Mountain House Lodge is hardly fancy. It’s a quaint, 26-room lodge on East Hopkins Avenue. But it’s also an affordable lodge, at least by Aspen standards, and supports the bed base that tourism and business officials long for.

But brothers Aaron and Michael Brown have filed an application with the city of Aspen to subdivide the 12,000-square-foot lot, on which Mountain House Lodge sits, into two 6,000-square-foot lots where two single-family homes would be built.



Keep in mind, these are the same Brown brothers who won approval from Aspen City Council to increase the number of rooms at the Hotel Aspen from 45 to 54. To help fund the redevelopment, the Browns plan to build three single-family homes, no greater than 8,400 square feet, on the Hotel Aspen site.
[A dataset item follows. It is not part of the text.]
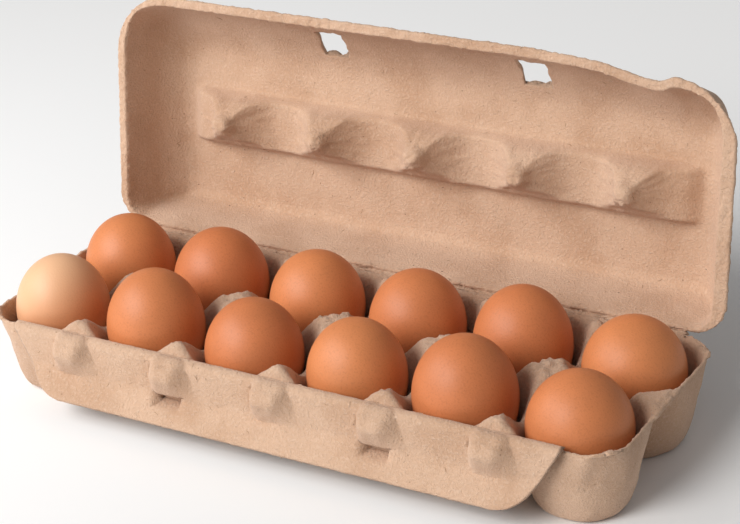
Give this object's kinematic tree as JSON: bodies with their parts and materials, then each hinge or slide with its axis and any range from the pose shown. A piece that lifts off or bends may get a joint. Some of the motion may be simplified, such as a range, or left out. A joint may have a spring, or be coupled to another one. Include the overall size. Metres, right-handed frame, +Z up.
{
  "type": "egg carton",
  "caption": "Open moulded pulp egg carton with hinged lid, front locking flap and brown eggs standing in two rows of pots.",
  "frame": {"origin": "centre of the whole open carton's outline on the table, at the height of the feet", "axes": "+X along the carton, +Y towards the hinged lid at the back, +Z up"},
  "size_m": [0.298, 0.153, 0.1414],
  "materials": {
    "moulded_pulp": "matt, rough moulded fibre, pinkish tan",
    "brown_eggshell": "soft satin eggshell, warm brown with fine pores"
  },
  "bodies": {
    "tray": {"tray": "moulded_pulp"},
    "lid": {"lid": "moulded_pulp"},
    "flap": {"front_flap": "moulded_pulp"},
    "egg_front_1": {"egg_front_1": "brown_eggshell"},
    "egg_front_2": {"egg_front_2": "brown_eggshell"},
    "egg_front_3": {"egg_front_3": "brown_eggshell"},
    "egg_front_4": {"egg_front_4": "brown_eggshell"},
    "egg_front_5": {"egg_front_5": "brown_eggshell"},
    "egg_front_6": {"egg_front_6": "brown_eggshell"},
    "egg_back_1": {"egg_back_1": "brown_eggshell"},
    "egg_back_2": {"egg_back_2": "brown_eggshell"},
    "egg_back_3": {"egg_back_3": "brown_eggshell"},
    "egg_back_4": {"egg_back_4": "brown_eggshell"},
    "egg_back_5": {"egg_back_5": "brown_eggshell"},
    "egg_back_6": {"egg_back_6": "brown_eggshell"}
  },
  "joints": [
    {"name": "lid_hinge", "type": "hinge", "parent": "tray", "child": "lid", "pos_m": [0, 0.0353, 0.036], "axis": [-1, 0, 0], "range_deg": [-98.8, 81]},
    {"name": "flap_hinge", "type": "hinge", "parent": "tray", "child": "flap", "pos_m": [0, -0.06765, 0.0352], "axis": [1, 0, 0], "range_deg": [-196, 0]},
    {"name": "egg_front_1_lift", "type": "slide", "parent": "tray", "child": "egg_front_1", "axis": [0, 0, 1], "range_m": [0, 0.07]},
    {"name": "egg_front_2_lift", "type": "slide", "parent": "tray", "child": "egg_front_2", "axis": [0, 0, 1], "range_m": [0, 0.07]},
    {"name": "egg_front_3_lift", "type": "slide", "parent": "tray", "child": "egg_front_3", "axis": [0, 0, 1], "range_m": [0, 0.07]},
    {"name": "egg_front_4_lift", "type": "slide", "parent": "tray", "child": "egg_front_4", "axis": [0, 0, 1], "range_m": [0, 0.07]},
    {"name": "egg_front_5_lift", "type": "slide", "parent": "tray", "child": "egg_front_5", "axis": [0, 0, 1], "range_m": [0, 0.07]},
    {"name": "egg_front_6_lift", "type": "slide", "parent": "tray", "child": "egg_front_6", "axis": [0, 0, 1], "range_m": [0, 0.07]},
    {"name": "egg_back_1_lift", "type": "slide", "parent": "tray", "child": "egg_back_1", "axis": [0, 0, 1], "range_m": [0, 0.07]},
    {"name": "egg_back_2_lift", "type": "slide", "parent": "tray", "child": "egg_back_2", "axis": [0, 0, 1], "range_m": [0, 0.07]},
    {"name": "egg_back_3_lift", "type": "slide", "parent": "tray", "child": "egg_back_3", "axis": [0, 0, 1], "range_m": [0, 0.07]},
    {"name": "egg_back_4_lift", "type": "slide", "parent": "tray", "child": "egg_back_4", "axis": [0, 0, 1], "range_m": [0, 0.07]},
    {"name": "egg_back_5_lift", "type": "slide", "parent": "tray", "child": "egg_back_5", "axis": [0, 0, 1], "range_m": [0, 0.07]},
    {"name": "egg_back_6_lift", "type": "slide", "parent": "tray", "child": "egg_back_6", "axis": [0, 0, 1], "range_m": [0, 0.07]}
  ]
}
At the request of Councilman Art Daily — whose vote swung the 2-2 council stalemate on approval of the project — the Browns agreed to limit the heights of the free-market units to 25 feet. The brothers initially had proposed home heights up to 35 feet, but the majority of the council was not swayed.




Meanwhile, with the city’s approval, the Mountain House Lodge will be scraped and replaced by two more homes that the Browns will develop. And the Browns’ decision to do this came after they didn’t get what they wanted from City Council on their Hotel Aspen application.

As property owners, the Brown brothers have property rights, too. Even so, their business vision gives us serious pause as to whether they truly have Aspen’s best interests in mind.